Fox Searchlight Pictures/ "Shape of Water"

“The Shape of Water”: A Captivating Narrative

The Shape of Water is the newest film from the brilliant visionary director and screenwriter Guillermo del Toro and premiered in Lebanon on February 1st. Del Toro, whose highly respected filmography includes Hellboy and its sequel Hellboy II: The Golden Army, The Devil’s Backbone, Blade II, Pacific Rim, and his much-loved masterpiece Pan’s Labyrinth, has once again managed to stun audiences in his latest venture.

In attempting to break expectations with The Shape of Water, Del Toro has succeeded. The Shape of Water is easily one of the most controversial movies of 2017, with mixed reviews from audience members. One thing is for sure though, and it is the fact that the film  has managed to grab everyone’s attention. It was recently awarded the prestigious Golden Lion for ‘Best Film’ at the Venice International Film Festival, and is currently nominated in 13 different categories at the Academy Awards.

Similarly to Pan’s Labyrinth, Del Toro’s latest fits into the genre of fairytale — adult fairytale that is — as it exhibits sexually explicit scenes and graphic violence that some viewers might find disturbing. Set in Baltimore in 1962 during the Cold War, The Shape of Water is a dark romantic fantasy about the unconventional romance between a young woman and an underwater creature. The film’s talented cast includes Sally Hawkins, Doug Jones, Michael Shannon, and Octavia Spencer.

Sally Hawkins perfectly encapsulates the role of the shy and lonely Elisa, a mute cleaning lady that works midnight shifts at a top-secret military facility when she meets and falls in love with the imprisoned Amphibian Man played by Del Toro’s favorite, Doug Jones. Octavia Spencer plays Elisa’s endearing best friend, Zelda, and Michael Shannon is outstanding as the sinister Agent Strickland who brutally tortures Amphibian Man in the name of scientific research.

Del Toro is a great storyteller who is able to immerse the moviegoer into his colorful world, making it very difficult to take your eyes off of the screen. Every detail of this carefully crafted world comes to life. From the great sets, the Amphibian Man’s stunning monster makeup, to the captivating musical score composed by the talented Alexandre Desplat, this movie is a must-watch.

The first half does not disappoint as it showcases a wonderful fairytale introduction, and leaves its theaters, diners, and even wonder-filled bus rides with a nostalgic essence. It is not all a magical experience, however, as we also see the casual racism, and other forms of abuse that is forced upon those who are perceived to be different. Perhaps this is due to the timeframe the movie is set in, which is known for its snarky remarks and wide judgement of others.
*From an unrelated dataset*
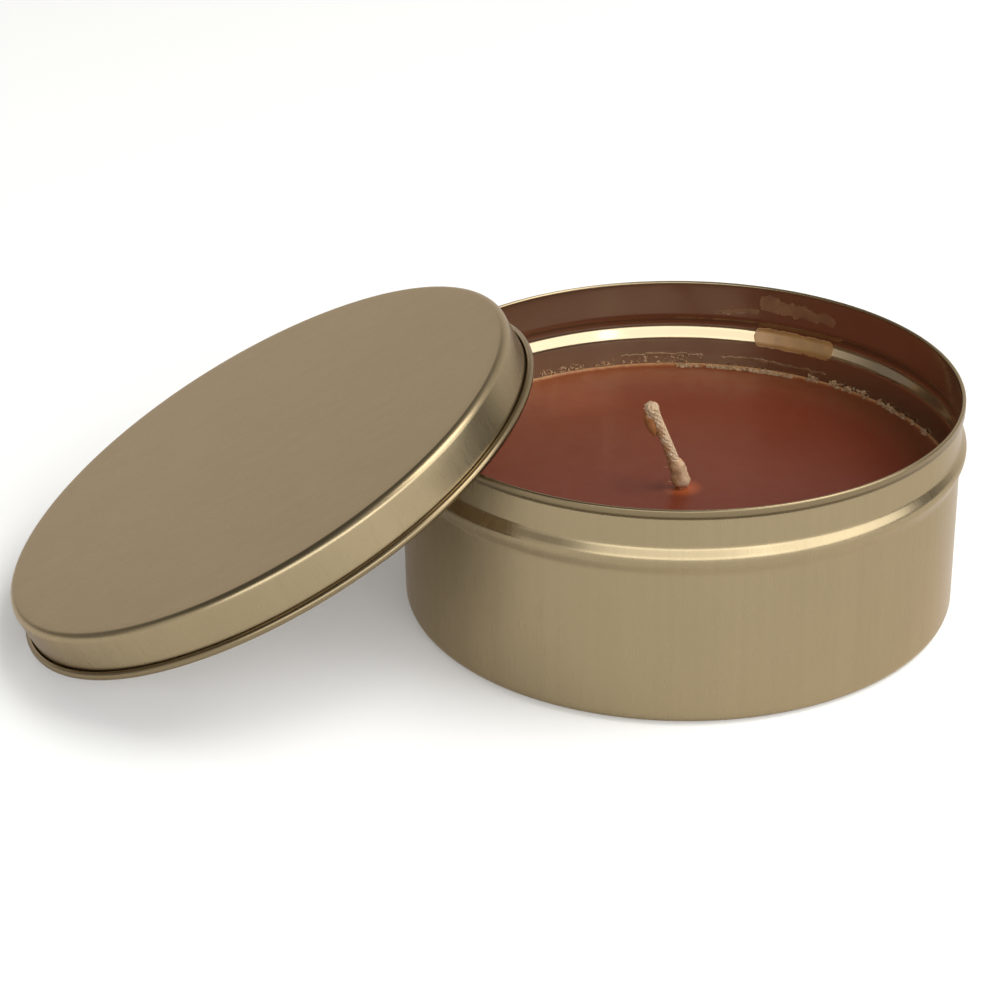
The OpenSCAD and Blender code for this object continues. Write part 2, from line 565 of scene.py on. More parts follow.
def spun(outline, swell, finish):
    """A closed mesh spun from an outline of (radius, height) points."""
    source = bpy.data.meshes.new("outline")
    source.from_pydata([(r, 0, z) for r, z in outline], chain(len(outline)), [])
    lengths = np.r_[0, np.cumsum(np.linalg.norm(np.diff(outline, axis=0), axis=1))]
    run = source.attributes.new("run", "FLOAT", "POINT")
    run.data.foreach_set("value", lengths.astype(np.float32))
    values = {"Segments": ROUND_STEPS, "Swell": swell, "Swell Scale": SWELL_SCALE, "Finish": finish}
    mesh = baked_mesh(source, SPIN, values)
    volume = face_outwards(mesh)
    print(len(mesh.polygons), "faces,", round(volume * 1e6, 2), "cubic centimetres")
    return mesh


def piece(name, mesh, body, slot, *nodes):
    """Put a finished mesh in the scene as a piece that rides on a body."""
    mesh.name = name
    made = bpy.data.objects.new(name, mesh)
    scene.collection.objects.link(made)
    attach(made, body)
    if nodes:
        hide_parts(*nodes)


# %% [markdown]
# ## Gold-lacquered tinplate
#
# The sheet is tin-plated steel under a thin gold lacquer. Four things make it look real:
# a dull gold that is a little uneven, rolling marks that run up the walls and straight
# across the flat panel, a glossier inside with a faint haze of wax, and small worn specks
# along the folded edges.
# The wall reads its pattern from the unrolled surface, and the panel from straight
# coordinates turned into the plane of the lid.

# %% Material helpers
NOISE_RANGE = (0.3, 0.7)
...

The Amphibian Man is one of those victims, as he was taken from his South American home only to be imprisoned, tortured, and examined as part of the war efforts of the American military.

As the plot develops, the storyline actually falls short. The romance between Elisa and Amphibian Man disappoints, as it feels rushed and forced. This is a major disappointment  especially since the movie’s plot is founded on the love story between these two characters. In addition, Michael Shannon’s villain is dispatched a little too quickly despite the huge build-up for this character throughout the story, which should have led to an epic final showdown.  

Instead of a much-anticipated big finish, we are treated to something that fizzles. Despite the finale’s shortcomings, the last scene of The Shape of Water is the ending that we ultimately want.

Nevertheless, The Shape of Water tackles universal themes that appeal to the viewer’s intrigue. It tackles themes of lonely people looking for love in an unforgiving world, and of hidden magic that can only be found if one knows where to look for it. The movie undoubtedly succeeds in shining a light on those who are different or “magical”, who struggle to survive in a world that suppresses independent thinking in the name of military superiority and colonial expansion. Sound familiar?

Despite certain shortcomings, The Shape of Water is worth watching, even though you can’t help but wonder whether the movie could have been more engaging had the love story been developed more delicately.

Verdict: A visually appealing movie by a brilliant storyteller, however the disappointing interspecies love story fails to crossover to reality and convince the viewer.